Return, word for word, the lines from the line holding "for radius in" through the line holding "points = [vertex.co". Include both end lines and no others.
>> BEGIN Data excerpts
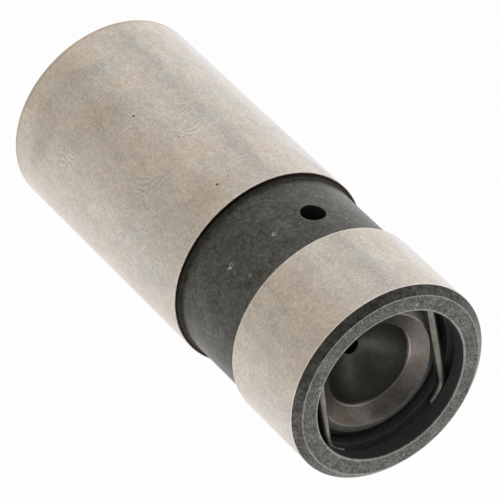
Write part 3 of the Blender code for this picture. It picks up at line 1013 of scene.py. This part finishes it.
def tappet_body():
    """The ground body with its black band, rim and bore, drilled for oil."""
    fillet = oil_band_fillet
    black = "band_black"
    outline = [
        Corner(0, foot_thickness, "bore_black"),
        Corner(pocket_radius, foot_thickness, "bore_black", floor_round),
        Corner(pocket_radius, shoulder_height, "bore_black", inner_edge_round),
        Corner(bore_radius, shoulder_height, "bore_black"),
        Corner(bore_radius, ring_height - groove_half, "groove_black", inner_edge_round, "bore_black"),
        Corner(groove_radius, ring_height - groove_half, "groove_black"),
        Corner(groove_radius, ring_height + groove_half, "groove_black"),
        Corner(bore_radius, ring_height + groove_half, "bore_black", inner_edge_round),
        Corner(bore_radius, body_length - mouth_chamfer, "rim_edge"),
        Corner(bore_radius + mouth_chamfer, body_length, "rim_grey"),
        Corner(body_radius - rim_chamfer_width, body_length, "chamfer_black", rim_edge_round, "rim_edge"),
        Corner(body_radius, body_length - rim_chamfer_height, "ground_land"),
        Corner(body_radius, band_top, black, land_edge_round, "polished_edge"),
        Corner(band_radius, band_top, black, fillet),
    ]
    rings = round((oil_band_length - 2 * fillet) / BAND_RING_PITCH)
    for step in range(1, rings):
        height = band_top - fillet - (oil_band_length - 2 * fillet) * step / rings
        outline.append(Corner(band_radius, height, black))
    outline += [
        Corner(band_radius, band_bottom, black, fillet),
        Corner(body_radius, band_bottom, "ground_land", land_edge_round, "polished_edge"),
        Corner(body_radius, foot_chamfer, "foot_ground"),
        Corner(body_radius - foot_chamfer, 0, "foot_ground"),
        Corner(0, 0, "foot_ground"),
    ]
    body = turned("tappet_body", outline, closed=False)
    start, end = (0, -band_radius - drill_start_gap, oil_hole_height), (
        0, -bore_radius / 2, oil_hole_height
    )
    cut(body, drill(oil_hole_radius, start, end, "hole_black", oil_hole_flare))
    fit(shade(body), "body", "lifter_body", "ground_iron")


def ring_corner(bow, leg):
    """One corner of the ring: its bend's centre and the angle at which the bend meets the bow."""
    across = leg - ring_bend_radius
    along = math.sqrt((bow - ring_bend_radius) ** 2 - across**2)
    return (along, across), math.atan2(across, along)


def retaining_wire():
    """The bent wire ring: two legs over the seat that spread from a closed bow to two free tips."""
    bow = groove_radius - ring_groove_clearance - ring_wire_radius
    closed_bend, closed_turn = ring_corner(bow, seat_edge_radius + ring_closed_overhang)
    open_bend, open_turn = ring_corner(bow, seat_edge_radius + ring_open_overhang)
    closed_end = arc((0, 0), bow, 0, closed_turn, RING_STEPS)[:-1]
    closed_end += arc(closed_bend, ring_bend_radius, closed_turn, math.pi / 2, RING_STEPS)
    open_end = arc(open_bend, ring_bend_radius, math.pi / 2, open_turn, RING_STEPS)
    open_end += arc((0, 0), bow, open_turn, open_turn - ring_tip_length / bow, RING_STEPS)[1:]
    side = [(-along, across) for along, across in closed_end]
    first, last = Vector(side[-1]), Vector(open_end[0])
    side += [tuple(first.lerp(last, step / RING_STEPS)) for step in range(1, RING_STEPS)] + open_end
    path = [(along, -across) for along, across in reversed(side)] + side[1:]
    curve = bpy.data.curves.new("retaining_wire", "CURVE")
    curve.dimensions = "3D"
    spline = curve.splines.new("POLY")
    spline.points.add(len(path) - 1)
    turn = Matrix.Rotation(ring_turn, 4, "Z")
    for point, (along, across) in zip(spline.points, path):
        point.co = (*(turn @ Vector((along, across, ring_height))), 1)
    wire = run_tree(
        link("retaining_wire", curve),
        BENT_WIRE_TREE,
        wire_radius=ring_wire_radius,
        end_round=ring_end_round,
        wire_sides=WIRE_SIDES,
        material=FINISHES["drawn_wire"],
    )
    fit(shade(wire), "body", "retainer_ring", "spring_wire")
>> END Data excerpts
>> BEGIN Data excerpts
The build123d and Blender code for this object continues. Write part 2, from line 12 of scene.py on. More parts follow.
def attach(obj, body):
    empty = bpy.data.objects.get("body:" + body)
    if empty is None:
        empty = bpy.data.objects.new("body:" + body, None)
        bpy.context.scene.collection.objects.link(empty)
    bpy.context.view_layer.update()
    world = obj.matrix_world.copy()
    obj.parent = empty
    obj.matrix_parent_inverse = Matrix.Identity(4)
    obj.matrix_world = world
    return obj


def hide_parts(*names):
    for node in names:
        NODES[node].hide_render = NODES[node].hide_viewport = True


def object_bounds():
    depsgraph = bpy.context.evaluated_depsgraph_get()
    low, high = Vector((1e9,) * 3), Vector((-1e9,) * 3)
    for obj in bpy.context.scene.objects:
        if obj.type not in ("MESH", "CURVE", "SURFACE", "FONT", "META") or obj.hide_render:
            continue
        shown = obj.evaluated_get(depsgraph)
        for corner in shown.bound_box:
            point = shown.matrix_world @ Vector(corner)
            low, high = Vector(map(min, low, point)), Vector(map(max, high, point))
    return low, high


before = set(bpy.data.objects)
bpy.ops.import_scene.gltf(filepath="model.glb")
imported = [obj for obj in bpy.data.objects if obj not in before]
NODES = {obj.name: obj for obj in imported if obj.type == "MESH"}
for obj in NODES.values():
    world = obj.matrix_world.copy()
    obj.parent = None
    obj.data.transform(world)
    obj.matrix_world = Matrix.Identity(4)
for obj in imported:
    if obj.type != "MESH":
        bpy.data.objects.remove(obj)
>> END Data excerpts
>> BEGIN Data excerpts
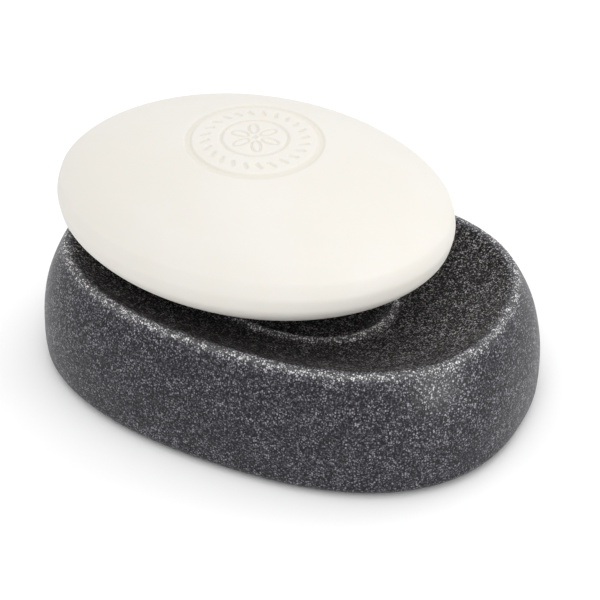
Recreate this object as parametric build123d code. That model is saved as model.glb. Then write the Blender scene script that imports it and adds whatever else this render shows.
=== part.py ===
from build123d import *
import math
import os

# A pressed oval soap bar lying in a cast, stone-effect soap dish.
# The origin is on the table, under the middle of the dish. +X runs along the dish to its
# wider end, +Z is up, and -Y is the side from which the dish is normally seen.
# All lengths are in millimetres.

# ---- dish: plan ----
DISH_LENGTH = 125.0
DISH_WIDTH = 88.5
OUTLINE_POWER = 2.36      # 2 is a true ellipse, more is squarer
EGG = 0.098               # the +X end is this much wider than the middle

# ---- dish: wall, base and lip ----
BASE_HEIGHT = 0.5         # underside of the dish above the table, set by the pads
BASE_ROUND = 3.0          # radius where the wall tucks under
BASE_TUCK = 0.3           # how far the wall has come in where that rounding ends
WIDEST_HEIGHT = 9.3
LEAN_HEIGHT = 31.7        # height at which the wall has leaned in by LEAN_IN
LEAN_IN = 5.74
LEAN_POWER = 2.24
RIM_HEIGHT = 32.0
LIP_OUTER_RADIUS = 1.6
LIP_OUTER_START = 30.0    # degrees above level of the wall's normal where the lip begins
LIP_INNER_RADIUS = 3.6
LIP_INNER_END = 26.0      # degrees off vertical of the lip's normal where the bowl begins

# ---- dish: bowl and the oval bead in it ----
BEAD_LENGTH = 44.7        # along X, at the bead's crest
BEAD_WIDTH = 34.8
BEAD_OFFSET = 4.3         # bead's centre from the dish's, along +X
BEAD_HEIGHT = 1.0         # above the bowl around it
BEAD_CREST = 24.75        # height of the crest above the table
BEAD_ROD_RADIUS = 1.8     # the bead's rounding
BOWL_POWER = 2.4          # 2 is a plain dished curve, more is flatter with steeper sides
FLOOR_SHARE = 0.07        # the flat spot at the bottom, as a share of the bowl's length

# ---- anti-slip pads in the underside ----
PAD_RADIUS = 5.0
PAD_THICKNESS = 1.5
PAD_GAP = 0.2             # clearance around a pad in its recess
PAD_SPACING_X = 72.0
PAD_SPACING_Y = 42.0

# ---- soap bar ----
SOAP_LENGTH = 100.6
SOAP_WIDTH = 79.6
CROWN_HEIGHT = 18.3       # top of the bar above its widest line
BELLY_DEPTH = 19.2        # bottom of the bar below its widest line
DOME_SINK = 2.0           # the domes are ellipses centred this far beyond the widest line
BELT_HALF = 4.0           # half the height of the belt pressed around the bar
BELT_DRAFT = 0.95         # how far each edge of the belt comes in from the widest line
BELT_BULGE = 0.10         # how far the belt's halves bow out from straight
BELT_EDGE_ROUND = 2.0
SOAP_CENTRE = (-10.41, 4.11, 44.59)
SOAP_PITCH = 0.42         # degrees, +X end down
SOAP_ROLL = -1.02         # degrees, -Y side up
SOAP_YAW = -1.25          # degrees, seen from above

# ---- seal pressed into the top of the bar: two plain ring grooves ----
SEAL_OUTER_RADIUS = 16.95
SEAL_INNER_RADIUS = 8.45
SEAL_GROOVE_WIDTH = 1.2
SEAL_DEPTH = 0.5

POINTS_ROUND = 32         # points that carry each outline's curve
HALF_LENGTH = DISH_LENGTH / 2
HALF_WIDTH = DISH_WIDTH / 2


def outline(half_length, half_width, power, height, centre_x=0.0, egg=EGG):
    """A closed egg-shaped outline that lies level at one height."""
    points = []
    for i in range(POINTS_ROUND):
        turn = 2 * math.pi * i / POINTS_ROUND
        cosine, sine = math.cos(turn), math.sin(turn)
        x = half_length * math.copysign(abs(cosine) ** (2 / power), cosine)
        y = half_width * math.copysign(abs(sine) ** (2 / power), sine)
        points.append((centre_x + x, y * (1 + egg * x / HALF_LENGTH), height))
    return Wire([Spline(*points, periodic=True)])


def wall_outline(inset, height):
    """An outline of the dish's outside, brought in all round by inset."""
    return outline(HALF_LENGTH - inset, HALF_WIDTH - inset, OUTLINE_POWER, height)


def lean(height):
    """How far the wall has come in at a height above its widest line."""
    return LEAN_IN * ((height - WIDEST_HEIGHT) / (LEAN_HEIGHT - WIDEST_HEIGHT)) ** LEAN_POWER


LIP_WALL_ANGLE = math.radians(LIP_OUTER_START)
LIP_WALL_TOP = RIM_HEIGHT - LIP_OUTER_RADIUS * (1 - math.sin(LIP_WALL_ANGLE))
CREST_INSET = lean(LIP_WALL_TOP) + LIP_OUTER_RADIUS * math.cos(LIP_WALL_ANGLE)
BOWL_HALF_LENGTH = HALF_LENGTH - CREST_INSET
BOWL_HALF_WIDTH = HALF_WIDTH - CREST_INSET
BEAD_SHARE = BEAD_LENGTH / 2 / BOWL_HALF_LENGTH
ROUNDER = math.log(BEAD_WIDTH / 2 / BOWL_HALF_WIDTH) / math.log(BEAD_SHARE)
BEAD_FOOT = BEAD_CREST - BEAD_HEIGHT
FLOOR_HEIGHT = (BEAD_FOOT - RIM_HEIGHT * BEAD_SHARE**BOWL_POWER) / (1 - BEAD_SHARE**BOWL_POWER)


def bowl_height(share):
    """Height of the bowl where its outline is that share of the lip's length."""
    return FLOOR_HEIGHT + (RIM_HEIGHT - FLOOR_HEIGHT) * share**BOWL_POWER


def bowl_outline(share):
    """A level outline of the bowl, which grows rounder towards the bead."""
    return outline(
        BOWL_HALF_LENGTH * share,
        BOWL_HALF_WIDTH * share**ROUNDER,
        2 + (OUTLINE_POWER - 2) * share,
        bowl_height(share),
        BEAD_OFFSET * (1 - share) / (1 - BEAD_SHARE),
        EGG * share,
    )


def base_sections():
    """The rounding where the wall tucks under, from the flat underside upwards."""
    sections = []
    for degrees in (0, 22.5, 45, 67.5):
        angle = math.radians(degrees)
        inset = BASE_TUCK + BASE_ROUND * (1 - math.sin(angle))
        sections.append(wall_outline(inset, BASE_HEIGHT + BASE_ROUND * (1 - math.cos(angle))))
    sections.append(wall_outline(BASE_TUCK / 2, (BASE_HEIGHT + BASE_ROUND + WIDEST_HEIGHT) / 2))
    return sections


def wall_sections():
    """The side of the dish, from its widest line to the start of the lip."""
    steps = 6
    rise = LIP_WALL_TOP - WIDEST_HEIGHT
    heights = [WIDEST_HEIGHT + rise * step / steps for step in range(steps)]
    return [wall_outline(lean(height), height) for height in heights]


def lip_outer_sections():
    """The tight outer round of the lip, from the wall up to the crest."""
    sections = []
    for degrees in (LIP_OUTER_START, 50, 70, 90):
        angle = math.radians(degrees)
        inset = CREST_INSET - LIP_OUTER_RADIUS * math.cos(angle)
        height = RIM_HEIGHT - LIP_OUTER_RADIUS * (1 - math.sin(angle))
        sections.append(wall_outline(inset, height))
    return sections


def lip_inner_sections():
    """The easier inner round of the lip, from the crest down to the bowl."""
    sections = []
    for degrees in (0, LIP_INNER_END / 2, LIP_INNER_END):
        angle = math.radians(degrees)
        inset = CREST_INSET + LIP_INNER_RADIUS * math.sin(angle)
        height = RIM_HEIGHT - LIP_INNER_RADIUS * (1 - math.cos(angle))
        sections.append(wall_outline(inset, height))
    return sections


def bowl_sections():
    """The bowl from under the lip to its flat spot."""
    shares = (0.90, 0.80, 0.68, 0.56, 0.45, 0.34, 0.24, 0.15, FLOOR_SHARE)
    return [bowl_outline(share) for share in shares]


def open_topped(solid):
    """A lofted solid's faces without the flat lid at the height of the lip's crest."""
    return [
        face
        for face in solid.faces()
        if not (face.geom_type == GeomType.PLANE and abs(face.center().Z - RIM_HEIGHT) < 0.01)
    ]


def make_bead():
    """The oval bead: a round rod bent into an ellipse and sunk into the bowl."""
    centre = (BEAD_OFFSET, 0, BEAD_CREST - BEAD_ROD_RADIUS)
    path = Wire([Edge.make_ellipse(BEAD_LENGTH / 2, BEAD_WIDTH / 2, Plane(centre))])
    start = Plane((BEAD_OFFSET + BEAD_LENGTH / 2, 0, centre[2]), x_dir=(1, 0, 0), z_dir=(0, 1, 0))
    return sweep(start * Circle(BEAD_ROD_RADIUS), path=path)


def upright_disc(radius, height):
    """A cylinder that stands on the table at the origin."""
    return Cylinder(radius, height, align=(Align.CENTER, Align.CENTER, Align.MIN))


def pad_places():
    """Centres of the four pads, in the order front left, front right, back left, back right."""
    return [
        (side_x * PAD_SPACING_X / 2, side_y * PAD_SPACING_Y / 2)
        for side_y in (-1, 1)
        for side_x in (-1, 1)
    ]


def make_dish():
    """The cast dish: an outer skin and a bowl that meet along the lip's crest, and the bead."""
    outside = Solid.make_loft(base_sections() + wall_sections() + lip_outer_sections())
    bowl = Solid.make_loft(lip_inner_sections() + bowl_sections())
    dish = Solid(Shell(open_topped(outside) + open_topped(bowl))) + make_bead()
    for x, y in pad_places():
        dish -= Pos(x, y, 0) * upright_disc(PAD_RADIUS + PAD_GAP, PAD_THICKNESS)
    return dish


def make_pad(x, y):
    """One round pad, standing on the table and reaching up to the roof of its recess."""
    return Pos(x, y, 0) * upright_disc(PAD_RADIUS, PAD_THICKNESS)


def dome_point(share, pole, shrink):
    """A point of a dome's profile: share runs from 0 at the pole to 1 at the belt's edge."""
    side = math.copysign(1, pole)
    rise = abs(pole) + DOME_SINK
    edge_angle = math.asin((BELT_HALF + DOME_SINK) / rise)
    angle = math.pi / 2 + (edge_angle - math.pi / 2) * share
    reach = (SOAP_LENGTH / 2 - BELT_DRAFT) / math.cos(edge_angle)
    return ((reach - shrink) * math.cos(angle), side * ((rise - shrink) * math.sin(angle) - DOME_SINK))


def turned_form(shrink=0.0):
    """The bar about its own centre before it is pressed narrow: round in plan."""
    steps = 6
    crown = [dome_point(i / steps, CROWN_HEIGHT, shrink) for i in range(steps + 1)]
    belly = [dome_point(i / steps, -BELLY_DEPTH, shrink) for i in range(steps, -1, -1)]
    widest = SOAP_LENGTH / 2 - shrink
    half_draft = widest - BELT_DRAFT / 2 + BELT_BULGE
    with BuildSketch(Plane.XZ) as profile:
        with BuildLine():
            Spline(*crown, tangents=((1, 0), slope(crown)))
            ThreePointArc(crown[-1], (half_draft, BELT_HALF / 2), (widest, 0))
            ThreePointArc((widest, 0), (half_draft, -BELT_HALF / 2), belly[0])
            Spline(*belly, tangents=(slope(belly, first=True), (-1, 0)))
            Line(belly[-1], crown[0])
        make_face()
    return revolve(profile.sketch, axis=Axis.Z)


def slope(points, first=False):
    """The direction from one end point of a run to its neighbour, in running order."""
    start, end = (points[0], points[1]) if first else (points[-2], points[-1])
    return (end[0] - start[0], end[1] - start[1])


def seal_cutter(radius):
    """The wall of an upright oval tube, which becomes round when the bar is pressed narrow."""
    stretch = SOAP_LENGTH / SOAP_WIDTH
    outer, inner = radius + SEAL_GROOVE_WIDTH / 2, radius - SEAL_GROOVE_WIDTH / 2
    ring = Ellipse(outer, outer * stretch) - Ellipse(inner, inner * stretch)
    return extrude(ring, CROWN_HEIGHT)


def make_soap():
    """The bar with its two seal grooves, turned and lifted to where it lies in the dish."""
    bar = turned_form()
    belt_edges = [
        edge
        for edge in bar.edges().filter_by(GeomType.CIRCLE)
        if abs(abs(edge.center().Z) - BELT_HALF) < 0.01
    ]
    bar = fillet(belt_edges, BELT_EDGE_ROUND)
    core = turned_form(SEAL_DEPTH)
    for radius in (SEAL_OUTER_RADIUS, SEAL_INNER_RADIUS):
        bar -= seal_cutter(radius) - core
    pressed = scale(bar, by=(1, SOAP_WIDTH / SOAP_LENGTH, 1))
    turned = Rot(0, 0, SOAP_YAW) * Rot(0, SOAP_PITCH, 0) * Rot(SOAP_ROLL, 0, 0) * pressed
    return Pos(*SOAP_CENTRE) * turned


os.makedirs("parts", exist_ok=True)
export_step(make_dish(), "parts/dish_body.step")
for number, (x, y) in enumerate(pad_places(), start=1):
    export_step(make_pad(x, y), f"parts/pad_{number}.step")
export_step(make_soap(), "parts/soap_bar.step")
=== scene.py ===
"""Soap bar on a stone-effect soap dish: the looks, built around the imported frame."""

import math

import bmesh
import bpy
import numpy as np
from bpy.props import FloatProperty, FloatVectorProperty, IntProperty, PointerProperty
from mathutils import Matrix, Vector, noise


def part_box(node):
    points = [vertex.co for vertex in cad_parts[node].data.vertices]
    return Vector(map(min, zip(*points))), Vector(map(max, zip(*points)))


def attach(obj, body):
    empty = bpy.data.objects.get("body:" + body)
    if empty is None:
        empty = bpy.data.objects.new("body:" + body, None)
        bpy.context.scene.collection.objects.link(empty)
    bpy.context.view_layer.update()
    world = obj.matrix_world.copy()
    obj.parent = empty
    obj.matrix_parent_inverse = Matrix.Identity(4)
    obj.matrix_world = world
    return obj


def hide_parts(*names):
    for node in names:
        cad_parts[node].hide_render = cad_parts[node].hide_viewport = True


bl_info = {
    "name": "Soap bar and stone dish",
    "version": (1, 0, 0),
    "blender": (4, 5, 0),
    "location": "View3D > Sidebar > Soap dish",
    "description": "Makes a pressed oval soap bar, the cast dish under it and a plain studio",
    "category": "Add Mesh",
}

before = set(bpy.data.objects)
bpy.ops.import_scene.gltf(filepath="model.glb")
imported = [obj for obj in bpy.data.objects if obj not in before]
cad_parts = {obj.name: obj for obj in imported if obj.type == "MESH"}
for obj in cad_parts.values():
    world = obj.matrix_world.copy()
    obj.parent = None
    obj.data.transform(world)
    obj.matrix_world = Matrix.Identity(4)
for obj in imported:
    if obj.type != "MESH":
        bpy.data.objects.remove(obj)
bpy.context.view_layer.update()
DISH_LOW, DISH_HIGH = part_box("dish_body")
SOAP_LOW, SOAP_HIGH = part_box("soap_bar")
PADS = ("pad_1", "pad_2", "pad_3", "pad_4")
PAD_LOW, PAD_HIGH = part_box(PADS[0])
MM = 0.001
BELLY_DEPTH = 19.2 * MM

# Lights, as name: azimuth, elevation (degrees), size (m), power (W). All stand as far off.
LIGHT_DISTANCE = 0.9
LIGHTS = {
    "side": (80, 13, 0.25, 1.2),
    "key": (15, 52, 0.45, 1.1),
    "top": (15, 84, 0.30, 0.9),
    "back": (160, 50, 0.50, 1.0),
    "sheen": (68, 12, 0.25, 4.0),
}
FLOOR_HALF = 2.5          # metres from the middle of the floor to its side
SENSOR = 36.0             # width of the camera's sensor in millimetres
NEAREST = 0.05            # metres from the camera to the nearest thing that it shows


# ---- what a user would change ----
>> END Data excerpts
§ **Answer below**
    for radius in (SEAL_OUTER_RADIUS, SEAL_INNER_RADIUS):
        bar -= seal_cutter(radius) - core
    pressed = scale(bar, by=(1, SOAP_WIDTH / SOAP_LENGTH, 1))
    turned = Rot(0, 0, SOAP_YAW) * Rot(0, SOAP_PITCH, 0) * Rot(SOAP_ROLL, 0, 0) * pressed
    return Pos(*SOAP_CENTRE) * turned


os.makedirs("parts", exist_ok=True)
export_step(make_dish(), "parts/dish_body.step")
for number, (x, y) in enumerate(pad_places(), start=1):
    export_step(make_pad(x, y), f"parts/pad_{number}.step")
export_step(make_soap(), "parts/soap_bar.step")
=== scene.py ===
"""Soap bar on a stone-effect soap dish: the looks, built around the imported frame."""

import math

import bmesh
import bpy
import numpy as np
from bpy.props import FloatProperty, FloatVectorProperty, IntProperty, PointerProperty
from mathutils import Matrix, Vector, noise


def part_box(node):
    points = [vertex.co for vertex in cad_parts[node].data.vertices]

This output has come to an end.